The proper conclusion from this language is, that whatever may have been the amount bid on such foreclosure sale by the bondholders whose interest is now held by defendants, it was endorsed as so much money paid on the bonds held by the purchasers. The amount for which the road was purchased is not stated, and we cannot ascertain whether that amount was a nominal or a substantial consideration. It is difficult to understand by what means the purchasing bondhoders acquired the right to apply the whole purchase money to their particular bonds to the exclusion of the other bond*101holders'equally entitled under the decree of foreclosue, but who did not become purchasers under the decree; but it is not important to the plaintiff’s rights that this obscure transaction should be resolved, for the burden of showing a clear claim as purchasers for a valuable consideration is imposed by the law upon the defendants, and failing in this respect they cannot obtain the benefit of the registration Acts.

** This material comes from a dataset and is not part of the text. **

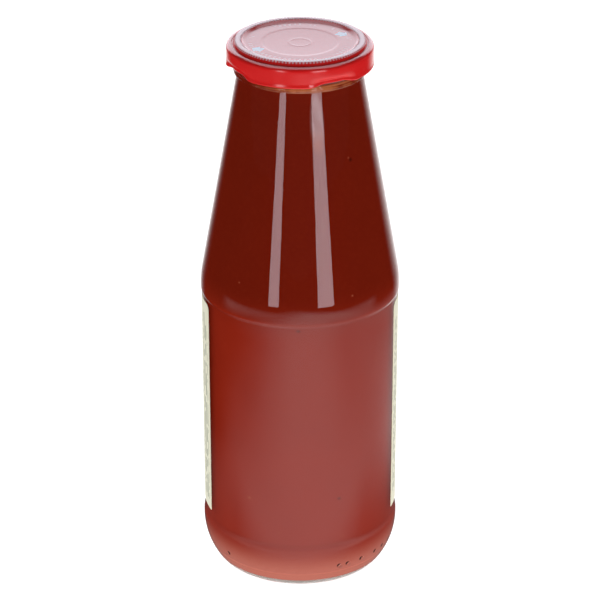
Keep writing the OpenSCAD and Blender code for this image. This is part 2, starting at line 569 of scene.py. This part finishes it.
def spotted(pulp, base, turn, z):
    """Specks and bubbles in the pulp, and the shade that the heel's dots throw on it."""
    for speck_turn, speck_z, speck_r, pale in specks:
        across = round_axis(turn, speck_turn, speck_at_r)
        tint = (0.42, 0.10, 0.05) if pale else (0.03, 0.004, 0.002)
        base = pulp.mix(pulp.disc(across, z - speck_z, speck_r, 0.15) * 0.6, base, tint)
    for dot_turn in heel_dots:
        across = round_axis(turn, dot_turn, heel_dot_at_r - wall)
        spot = pulp.disc(across, z - heel_dot_z, heel_dot_r + 0.05, 0.15)
        base = pulp.mix(spot * 0.95, base, (0.02, 0.003, 0.002))
    return base


def lid_finish():
    """Red lacquer on tinplate, painted pale on the knurled ring as a painted sheen, paler in
    staggered rows of spots and broken by red along its toothed outer edge. It has a faint row
    of dashes in the well and two pale arrows that show which way the lid turns."""
    lacquer = Finish("lid")
    x, y, z = lacquer.coordinates()
    turn = lacquer.turn(x, y)
    radius = (x * x + y * y).math("SQRT")
    # Painted sheen: the knurled ring is painted pale for the light its knurl scatters, paler in rows of
    # spots and red in a toothed pattern at its outer edge.
    toothed = (turn * math.radians(teeth)).math("COSINE")
    in_rows = ((radius - ring_in) * (math.pi / sheen_pitch)).math("COSINE")
    on_ring = lacquer.step(radius, ring_in - 0.2, ring_in + 0.1) * (z > ring_z - 0.6)
    sheen_and_dashes = on_ring * (0.5 + lacquer.step(toothed * in_rows, -0.4, 0.6) * 0.2)
    at_teeth = lacquer.step(radius, ring_out - 0.5, ring_out - 0.2)
    sheen_and_dashes = sheen_and_dashes * (1 - at_teeth * lacquer.step(toothed, 0.3, -0.3) * 0.9)
    dashed = lacquer.step((turn * math.radians(teeth / 2)).math("COSINE"), -0.2, 0.5)
    in_well = lacquer.step((radius - dash_row_r).math("ABSOLUTE"), 0.9, 0.6) * (z < well_z + 0.2)
    sheen_and_dashes += in_well * dashed * lacquer.step(lacquer.noise(7), 0.45, 0.6) * 0.2
    base = lacquer.mix(sheen_and_dashes, (0.74, 0.011, 0.011), (0.88, 0.70, 0.78))
    base = lacquer.mix(arrow_mask(x, y, z), base, (0.56, 0.72, 0.95))
    peel = lacquer.noise(0.9, detail=2)
    return lacquer.surface({
        "Base Color": base,
        "Roughness": 0.2,
        "IOR": 1.5,
        "Coat Weight": 0.3,
        "Coat Roughness": 0.08,
        "Normal": lacquer.bump(peel, 0.004),
    })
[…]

The case, as it stands, is, then, that of an antecedent creditor purchasing the land bound by an unrecorded mortgage at a judicial sale, upon the sole consideration of extinguishing so much of his original indebtedness as equals the sum at which the property was bid off by him.

Although this point does not appear to have been conclusively adjudicated by the Courts of this State, yet authority of abundant weight is afforded by our decisions denying the right of a purchaser under such circumstances to take advantage of the want of registry.—Williams vs. Hollingsworth, 1 Strob. Eq., 113, per Dunkin, Ch.; Dillard vs. Kirby, Speers Eq., 27; Bush vs. Bush, 3 Strob. Eq., 131.

The true rule on this subject is laid down by Chancellor Walworth in Dickerson vs. Tillinghast, 4 Paige N. Y., 215. Chancellor Walworth states the point so clearly, and exhibits the ground on which the construction of the Acts of registration rests, so far as it regards the requisites to constitute a valuable consideration under those Acts, that a better presentation cannot be made than that afforded by his language in the case just cited. It will be observed that what he says in regard to the construction of the registry laws of New York, is directly applicable to our own Acts. ITe says: “The English registry Acts made the unregistered deed or incumbrance at law wholly inoperative and void, as against a subsequent grantee or incumbrancer. But the Court of Chancery, in accordance with the manifest spirit and intention of the statute, at an early day adopted the principle of considering the prior deed or incumbrance as an equitable title or lien. It, therefore, applied to such cases, the equitable principles which had previously been adopted by that Court in relation to other contests between the holder of an equitable title or lien and a subsequent grantee or mortgagee of the legal title. In accordance with these principles, if the subsequent purchaser or mortgagee was a bona fide purchaser, that is, if he had actually parted with his property on the credit of the estate, so as *102to give him an equitable claim or specific lien thereon, without notice of the prior equity, and had also clothed that equitable lien with the legal title by taking a deed or mortgage, the Court would not divest him of that legal title or lien in favor of the prior equity. But if he had notice of the prior equity at any time before he had parted with his property on the credit of the estate, and before he had united the subsequent equity with the legal title, he was not considered as entitled to protection against the prior equity as a bona fide purchaser.

“ The words bona fide purchaser, therefore, when introduced into our recording and registry Acts, were intended to be' used in conformity with this established meaning thereof, and they must, in the present case, receive the same construction which they had previously received in the Court of Chancery in reference to that principle of equity. If a person has an equitable title to, or an equitable lien upon, real estate, a subsequent purchaser who obtains a conveyance of the legal estate, with notice of that equity, cannot, in conscience, retain such legal title, as he has no equity united with it. So if he merely takes the legal estate in payment of or as security for a previous debt, without giving up any security, or divesting himself of any right, or placing himself in a worse situation than he would have been if he had received notice of the prior equitable title or lien previous to his purchase, this Court will not permit him to retain the legal title he has thus obtained to the injury of another.”

This case was directly sanctioned by the Court of Appeals of New York, in Van Heuson vs. Radcliffe, (17 N. Y., 589), where the same principle Vas applied to an assignee for the benefit of creditors.

The defendants acquired their legal title from the purchasers under the trust mortgage sale through a transaction, the object of which was to enable such purchasers to get the full benefit of their purchase through the instrumentality of a new corporation to embrace themselves and such others as they might see fit to admit to it.

The title of defendants is no better than that of the purchasers at such sale. Those purchasers paid no real value, but took the property and rights covered by the mortgage in satisfaction of so much of the bonded debt as would equal a sum named by themselves for that purpose, and advanced by way of a bid for the property.

*103As antecedent creditors, they could not take advantage of the want of registration. In order to acquire, as purchasers, a right not enjoyed as creditors, it was necessary that some new consideration should be paid other than that which was the basis of their claim, as creditors. No such consideration appears, and, accordingly, it must be held that they are not entitled to set up the want of registration.

The conclusion above stated disposes of the only question raised by the defendant’s appeal.

The appeal should be dismissed and the judgment affirmed.

Moses, C. J., and Wright, A. J., concurred.